What are the Pros and Cons of Investing in a Townhouse?

Pros

  • Generally cheaper to buy than a detached house.
  • Tend to ultimately keep their value and recover if the market falls.
  • Added luxury of amenities.
  • Private entrance and (if existing) backyard.
  • Sense of community for your tenants.
  • Usually within easy commuting distance of town or city center.
  • The HOA will usually take care of the maintenance of communal areas.

Cons

  • Will likely be liable for HOA fees.
  • Need to abide by HOA rules.
  • Lack of storage space and potential noise from neighbors may be a dealbreaker for tenants.
townhouses shared facilities
Townhouses may have access to shared facilities such as a playground, gym or swimming pool, but this also means they are subject to HOA fees

What to Look for in a Townhouse

When it comes to investing in a townhouse, there are three key considerations: location, whether the HOA is well-run, and the ratio of renters to owners in the neighborhood. For those still debating ‘is a townhouse a good investment?’ It's important to be aware that the three elements below can help you determine just how good - or otherwise - an investment the property you are considering is.

The Location

It really is all about location! Think about what your prospective tenants are likely to be drawn to: what is the local community like, for example, what are the nature of the transport links, is the property near a park or other green space? 

Conduct as much research as possible into the area and find out whether any new developments are pending or possibly on the horizon that could have an impact on the property’s value.

Location will also be a major determinant of price. For example, those reasonably-priced townhouses in Wisconsin? You could pay four times as much for the same floor space in a townhouse in Manhattan.

The HOA

It’s not just the fee payable to the HOA you’ll need to consider when choosing a townhouse. It’s vital, too, to discover how well-run the HOA is and the level and nature of the maintenance work it undertakes. A visit to the site should give you a good idea of how well-kept the communal areas and amenities are.

As part of your research, check out the rules and regulations set by the HOA and how it handles incidents of non-compliance.

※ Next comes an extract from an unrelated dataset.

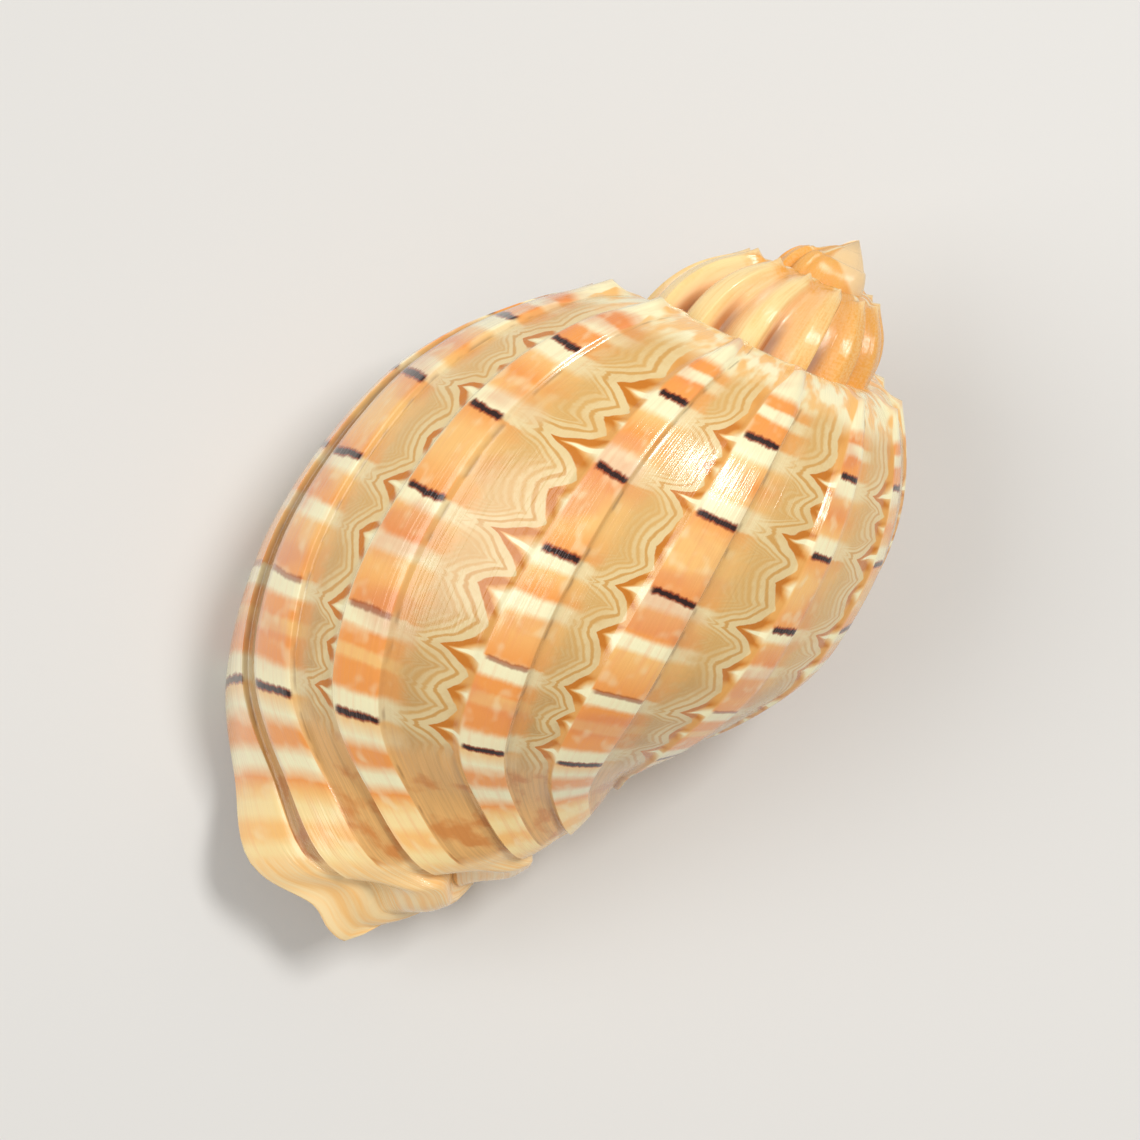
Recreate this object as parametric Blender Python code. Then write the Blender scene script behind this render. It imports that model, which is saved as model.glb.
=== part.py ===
"""A harp shell: a ribbed, coiled snail shell with a wide mouth, modelled as one solid.

The shell grows by turning about its axis while it gets larger at a steady rate. One growth edge,
the outline of the mouth's outer lip, is swept back through three whorls from the lip, and each
whorl is the next one scaled down, with a slightly slimmer base and a blunter tip. The hollow
behind the mouth is swept the same way.

Points on the growth edge are (across, back, down) in millimetres: across towards the lip,
towards the back of the shell, and down the axis from the tip of the spire.
"""

import math

import bmesh
import bpy
import numpy as np
from mathutils import Euler, Matrix, Vector

MM = 0.001
TURN = 2 * math.pi

WHORL_GROWTH = 2.487  # each whorl is this many times as large as the one before it
WHORLS = 3
SMOOTH_START = 2.3  # whorls back from the lip, where the ribs of the young shell begin

RIBS_PER_WHORL = 13
RIB_ANGLE = TURN / RIBS_PER_WHORL
LIP_RIB_ANGLE = math.radians(10.9)  # the youngest rib, from the plane of the growth edge
RIB_HEIGHT = 0.6
RIB_HALF_TOP = 0.12  # in rib spacings, as are the next three
RIB_FLANK = 0.08
RIB_COLUMNS = (-0.46, -0.2, -0.12, 0.0, 0.12, 0.2)
LIP_COLUMNS = (-0.46, -0.2, -0.12, 0.0, 0.12, 0.17, 0.2)
LIP_EDGE_DROP = {0.17: 0.35, 0.2: 1.0}  # how far the lip's outer edge turns in, by column
SPINE_HEIGHT = 0.6
SPINE_HALF_WIDTH = 0.2
FOOT_FADE = (0.8, 0.5, 0.2, 0.0, 0.0)  # how the ribs die out over the growth edge's last rows
TIP_DROP = 0.54  # how far the blunt tip of the spire is below the point that the whorls wind to
TIP_FADE = 7.8  # over this distance down the axis, the drop falls to about a third
OLD_BASE_START = math.radians(-64)  # the angle of growth behind which the base was slimmer
OLD_BASE_FADE = math.radians(74)  # the turn over which it reaches that slimmer form
OLD_BASE_TOP = 41.0  # the slimming starts this far down the growth edge
OLD_BASE_DEPTH = 17.0  # and is full this much further down
OLD_BASE_RISE = 0.5
OLD_BASE_SLIM = 0.064  # as a share of the distance from the axis
LIP_SAG = (0.0, 0.7, 1.2, 1.2, 1.0, 0.6, 0.2)  # how far the first rows draw in towards the lip
LIP_SAG_START = -2  # the rib that they start to draw in from

SHOULDER_RAMP = (12.6, 0.0, 13.8)
SHOULDER = (14.8, 0.0, 14.7)
UPPER_BELLY = (20.4, -0.5, 20.9)
BELLY = (23.8, -0.4, 28.9)
NEXT_SUTURE = (24.7, 0.0, 35.1)
LOWER_BELLY = (23.9, 1.1, 47.3)
BASE = (20.1, 2.6, 55.6)
NECK = (14.8, 5.0, 59.8)
LIP_CORNER = (7.6, 9.1, 63.2)
NOTCH = (4.2, 9.1, 62.4)
FOOT = (1.4, 7.7, 64.0)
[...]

It’s worth finding out as HOAs may not just stop at imposing fines: some organizations stipulate that non-compliance with regulations can result in liens being taken out on the home or even the foreclosure of the property.

The Ratio of Renters to Owners

This is an extra way of finding out how desirable, in general, both the property and the neighborhood are. If there are significantly more owners in a neighborhood than renters, this usually indicates that it’s a desirable place to live.

Can You Rent Out a Townhouse?
Yes, in most cases, you will be able to rent out a townhouse. The only fly in the ointment could be if your HOA has rules in place regarding short-term rentals, so check the agreement carefully before signing on the dotted line if this is the renting route you wish to go down.

What to Consider When Renting Out a Townhouse

Potential Rent Amount

Once you’ve got the townhouse looking its best, determine the amount of rent you’ll charge tenants. To help calculate this, take into account the following:

  • What rent are similar properties charging in the area?
  • The value of the townhouse.
  • Market demand.
  • The costs you’ll incur in renting out the property.
  • Parking facilities.
  • The overall safety of the neighborhood.
  • The nature of the amenities.
  • The proximity of nearby schools, public transport, etc.

Some states have rent controls in place, which mainly limit how much a landlord can increase the rent payable by existing tenants, so be aware of these regulations if you are within a state where they are in place.

Setting a Maintenance Schedule

While the communal areas and amenities may fall under the remit of the HOA, the property itself and any land which comes with it fall to you, as the landlord, to maintain. This could include things like arranging for smoke detectors to be inspected regularly and replaced if necessary and promptly replacing tiles that have fallen from the roof.

It’s a great idea to draw up a maintenance schedule, which details all of the tasks, checks, and work you’ll need to undertake throughout the year.

Take Out Landlord’s Insurance

Having a landlord insurance policy in place is vital to protect your property, your tenants, and your peace of mind. Typically, landlord insurance covers damage caused by disasters such as fire, wind, hail, lightning, and electricity/gas malfunctions. Plans can also provide liability insurance in the event that someone is injured on your rental property.

Importantly, landlord insurance can also cover your loss of business income should your rental townhouse become temporarily uninhabitable.

Key Takeaways

If you’re considering buying a townhouse to rent out, this could be a great long-term investment, but there are some crucial things to consider:

  1. The location
  2. The state of the market, locally and nationally
  3. Future developments that could affect the property’s value.
  4. The role of and the fees that are chargeable to the HOA.

Once you’re ready to begin renting out your townhouse, it’s important to:

  1. Set the rent at a rate that reflects market value.
  2. Create a maintenance schedule to ensure you fulfill all your obligations as a landlord.
  3. Take out landlord insurance to ensure you have the coverage you need.